Formado em Medicina pela Universidade Federal Fluminense (UFF), com Pós-Graduação em Gestão de Crise e Governança Corpor...
iUm perigoso e preocupante fenômeno vem acontecendo de forma silenciosa na saúde: o desaparecimento dos profissionais médicos cuja especialidade não tenha qualquer vinculação com utilização de equipamentos para investigação diagnóstica e terapêutica.
A cada ano, diminui o número de interessados em fazer residência em clinica médica, geriatria, reumatologia, patologia, pediatria, medicina legal, entre outras.
Se mantida a atual tendência - e nada indica que isso vá mudar no curto prazo - em muito pouco tempo não teremos mais esses profissionais existentes no mercado, com graves consequências para toda a população.
As razões para este cenário são várias
A principal delas é que o setor de saúde no mundo todo sofre forte influência da indústria de equipamentos e medicamentos que vem disponibilizando novas tecnologias de investigação diagnóstica e terapêutica com uma velocidade espantosa e, para isto, necessita de profissionais altamente especializados para sua correta utilização.
Assim, vem diminuindo progressivamente o número de generalistas em contrapartida ao surgimento de novos especialistas.

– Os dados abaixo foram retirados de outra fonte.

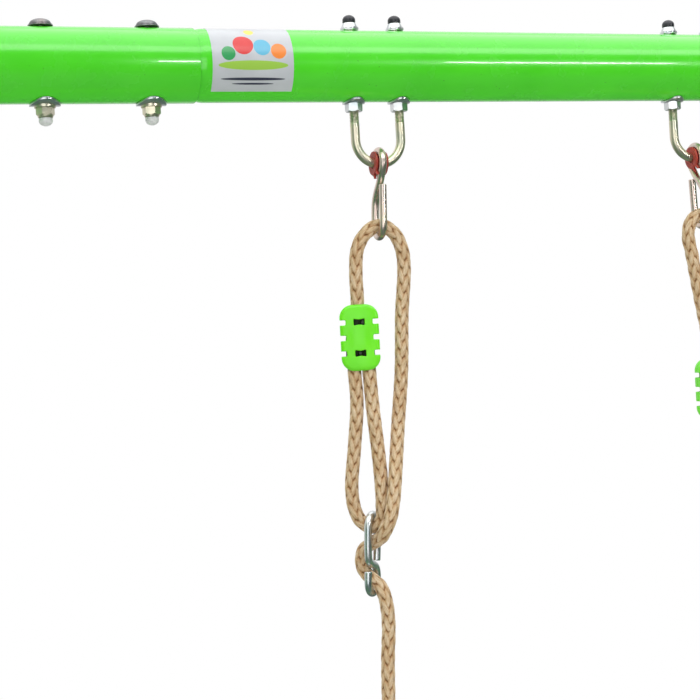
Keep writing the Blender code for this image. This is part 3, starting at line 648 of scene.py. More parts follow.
def piece(name, mesh, finish, body, nodes=(), sharp=35):
    """One visible piece: its mesh, finish and body, and the CAD nodes that it stands for."""
    mesh.materials.clear()
    mesh.materials.append(FINISHES[finish])
    mesh.shade_smooth()
    if sharp:
        mesh.set_sharp_from_angle(angle=math.radians(sharp))
    mesh.name = name
    obj = bpy.data.objects.new(name, mesh)
    bpy.context.scene.collection.objects.link(obj)
    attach(obj, body)
    if nodes:
        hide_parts(*nodes)
    return obj


def at_beam(x=0.0, y=0.0):
    return Matrix.Translation((x, y, BEAM_HEIGHT))


def along_x(x=0.0, y=0.0, z=BEAM_HEIGHT):
    """Local +Z turned to point along +X."""
    return Matrix.Translation((x, y, z)) @ Matrix.Rotation(math.radians(90), 4, "Y")


def along_leg(side):
    """Local Z along a right-hand leg, from the beam's axis; side is +1 behind, -1 in front."""
    return at_beam(LEG_X) @ Matrix.Rotation(side * LEG_ANGLE, 4, "X")


def across_leg(side, distance):
    return along_x(*(along_leg(side) @ Vector((0, 0, -distance))))


def leaning(x, drop, tilt):
    """Upright at the beam, turned about the Y axis through a point below it."""
    below = Matrix.Translation((0, 0, -drop))
    return at_beam(x) @ below @ Matrix.Rotation(tilt, 4, "Y") @ below.inverted()


def hanger_frame(sign):
    return leaning(sign * HANGER_X, U_CENTRE_DROP, -sign * HANGER_TILT)


MIRROR = Matrix.Diagonal((-1, 1, 1, 1))
HANDS = (("right", 1, Matrix()), ("left", -1, MIRROR))
LEGS = (("front", -1), ("rear", 1))


# ---------------------------------------------------------------- frame

def make_beam():
    swage = STUB_RADIUS - TUBE_WALL - GAP
    end = SEAM_X + SWAGE_LENGTH
    half = [(swage, SEAM_X)]
    for i in range(1, 9):
        lift = math.sin(i / 8 * math.pi / 2)
        half.append((swage + (BEAM_RADIUS - swage) * lift, SEAM_X - SHOULDER * i / 8))
    half += [(BEAM_RADIUS, 0.28), (BEAM_RADIUS, 0.20), (BEAM_RADIUS, 0.10)]
    outer = [(swage, end)] + half + [(r, -h) for r, h in reversed(half)] + [(swage, -end)]
    inner = [(swage - TUBE_WALL, -end), (swage - TUBE_WALL, -SEAM_X)]
    inner += [(BEAM_RADIUS - TUBE_WALL, SHOULDER - SEAM_X)]
    inner += [(r, -h) for r, h in reversed(inner)]
    tube = turned(outer + inner, BEAM_SIDES, along_x(), closed=True)
    piece("beam_tube", tube, "frame_coat", "frame", ["beam"], 30)


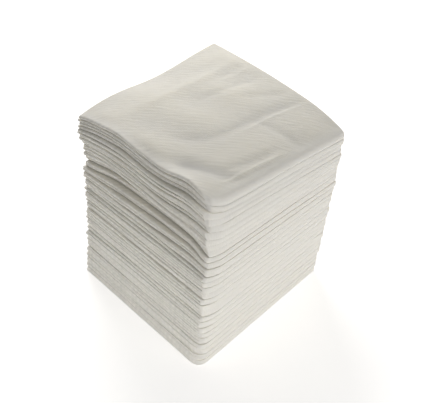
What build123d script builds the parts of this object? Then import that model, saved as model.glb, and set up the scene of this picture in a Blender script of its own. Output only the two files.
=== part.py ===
from build123d import *
import os
from math import atan, degrees, sin

# A free-standing stack of square paper napkins. Each napkin is one sheet of soft embossed
# tissue folded twice: the first fold lays it double along a crease on the -Y side, and the
# second fold bends the doubled sheet in half round the +X side. So every napkin shows one
# rounded fold at +X, two creases at -Y, and open cut edges at -X and +Y. The lower napkins
# lie flat. From there up each one falls away a little more towards its rounded fold.
# Millimetres, +Z up, origin at the middle of the underside of the lowest napkin.

# Sheet
open_side = 240.0  # side of one napkin spread out flat
layer = 0.915  # thickness of one layer of fluffy tissue, all its plies together
layer_gap = 0.2  # air between the two layers of one half
half_gap = 0.4  # air between the two halves, up to the second fold, which is pressed shut
crease_run = 0.8  # length over which a half narrows to its crease
crease_depth = 1.6  # distance from the outside of the crease to the air between its layers
edge_step = 1.2  # how far the outer layers stop short of the inner ones at the cut edges

# Stack
napkin_count = 28
flat_count = 13  # napkins at the bottom of the stack that lie flat
rest_gap = 0.15  # air between one napkin and the next, where they lie closest
loft = 0.3  # how much more air there is under the flat part of a bent napkin
bend_run = 80.0  # length over which the bent napkins fall away to the fold
crease_lift = 0.41  # how much more air there is over the creases, which spring up
lean_x = -2.2  # how far the napkins have slid along X by the top of the stack
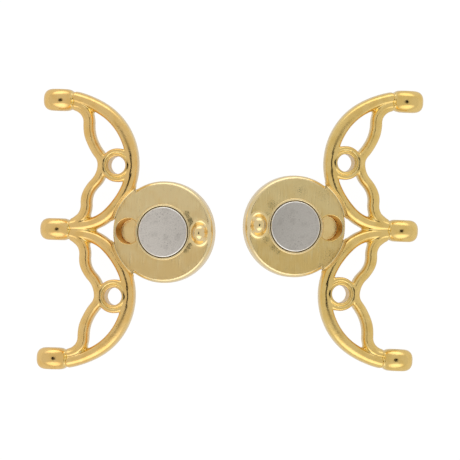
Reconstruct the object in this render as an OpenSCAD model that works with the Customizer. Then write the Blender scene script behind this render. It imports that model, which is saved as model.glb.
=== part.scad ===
// Three-strand magnetic clasp: two equal cast halves, lying apart with their magnets facing up.
// Millimetres. +Z is up, +X runs from the left half to the right half, the table is at Z = 0.
// A casting is drawn in a frame of its own: the mating face is the plane Z = 0, the middle of the
// magnet is the origin, and the wing points along -X. The sizes of the wing are shares of the
// distance between two eyelets.

/* [Button] */
// Diameter of the round button
button_d = 12; // [11.6:0.1:12.6]
// Radius of the rounded edge of the mating face
face_edge_r = 0.55; // [0.4:0.05:0.7]
// Depth below the mating face to which the wall of the button is upright
wall_depth = 1.5; // [1.3:0.1:1.7]
// Radius of the rounded edge of the back
back_edge_r = 1.8; // [1.6:0.1:2]
// Radius of the domed back
back_dome_r = 9; // [8.5:0.5:10]

/* [Magnet] */
// Diameter of the magnet
magnet_d = 6; // [5.6:0.1:6]
// Thickness of the magnet
magnet_h = 2; // [1.5:0.1:2.4]
// Width of the bevel round the edges of the magnet
magnet_bevel = 0.14; // [0.05:0.01:0.3]
// Gap between the magnet and its pocket, filled with glue on the real clasp
glue_gap = 0.06; // [0.04:0.01:0.08]
// Width of the raised collar round the pocket
collar_w = 0.34; // [0.26:0.02:0.38]
// Height of the collar over the mating face
collar_h = 0.1; // [0.06:0.01:0.14]

/* [Boss and recess] */
// Distance from the middle of the button to the middle of the recess
recess_reach = 4.24; // [4.16:0.02:4.26]
// Radius of the round side of the recess
recess_r = 1.52; // [1.4:0.02:1.54]
// Depth of the recess
recess_depth = 1.9; // [1.7:0.1:2.2]
// Gap between a boss and the recess that it enters
boss_gap = 0.1; // [0.06:0.01:0.16]
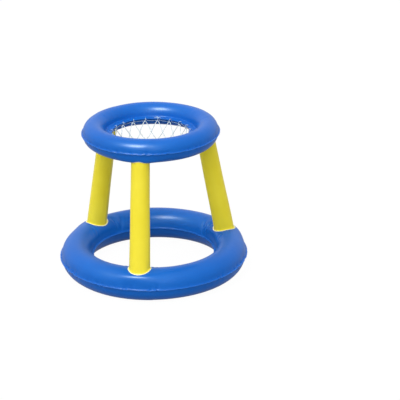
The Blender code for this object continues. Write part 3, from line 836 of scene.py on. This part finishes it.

Embora todas as dificuldades decorrentes da escassez dos generalistas sejam habitualmente discutidas nos fóruns temáticos da saúde, lamentavelmente, de uma forma geral, a indústria de equipamentos e medicamentos - possivelmente a que mais influência exerce e que mais contribuição fornece para essa distorção do exercício profissional médico - raramente tem sido convidada a contribuir na busca de uma solução.
Parece óbvio, portanto, que temos de trazer a indústria de equipamentos e medicamentos para dentro da discussão do futuro da medicina e da atividade profissional.
As rápidas, caras e, algumas vezes, inúteis, mas bem remuneradas incorporações tecnológicas na área da saúde, associadas aos baixos salários e remunerações dos médicos que fundamentam suas atividades em conhecimento sem auxílio de máquinas, está afastando estes profissionais da carreira clínica, fazendo com que, desde cedo, os nossos jovens médicos optem por aquelas especialidades vinculadas a modernas ferramentas de investigação diagnóstica e terapêutica, colocando em risco o futuro de todo o sistema.
Para se ter ideia da gravidade do problema, inúmeros hospitais universitários - geralmente os únicos que possuem serviços de anatomia patológica - não conseguem mais médicos recém-formados interessados em fazer residência médica nessa especialidade, ficando assim o futuro da patologia e, consequentemente, do correto diagnóstico histopatológico gravemente comprometido com consequências imprevisíveis para o diagnóstico das doenças e bem-estar da população.
Outra preocupante e grande dificuldade de todos os hospitais brasileiros - públicos e privados - está em encontrar médicos clínicos, especialmente os pediatras, para seus plantões e rotinas.
Muitos pediatras têm abandonado suas especialidades e migrado para outras que lhes trazem melhor sustento financeiro, muitos deles através da utilização de equipamentos de investigação diagnóstica e terapêutica, frequentemente recomendados pelos principais programas de televisão e rádio no Brasil.
É a medicina sendo pautada pela mídia. É a mão invisível de Adam Smith - autor da obra "Uma investigação sobre a natureza e a causa da riqueza das nações", que procurou demonstrar que a riqueza das nações resultava da atuação de indivíduos que eram movidos apenas pelo seu próprio interesse - regulando equivocadamente um mercado que não pode ser regulado exclusivamente pela economia.
Esta fuga das especialidades não rentáveis vem acontecendo perigosamente de forma insidiosa e silenciosa.
Embora exista um pacto não firmado de silêncio, a principal razão está explícita: a remuneração médica não se dá mais pelo conhecimento profissional adquirido, mas pela capacidade do especialista em utilizar mais intensamente os recursos tecnológicos disponíveis e estimulados pela indústria.
Se não mudarmos o jogo rapidamente, colocando a indústria dentro das mesas de negociações para discutir clara e abertamente as causas do problema, revisando os atuais critérios de incorporação tecnológica, e priorizando e enfatizando a valorização da atividade profissional, buscando o resgate das especialidades clínicas, hoje, em declínio, com adequada e justa remuneração baseada na qualificação do atendimento e não pela quantidade de procedimentos executados, o futuro da medicina e da saúde de todos nós estará correndo sérios riscos.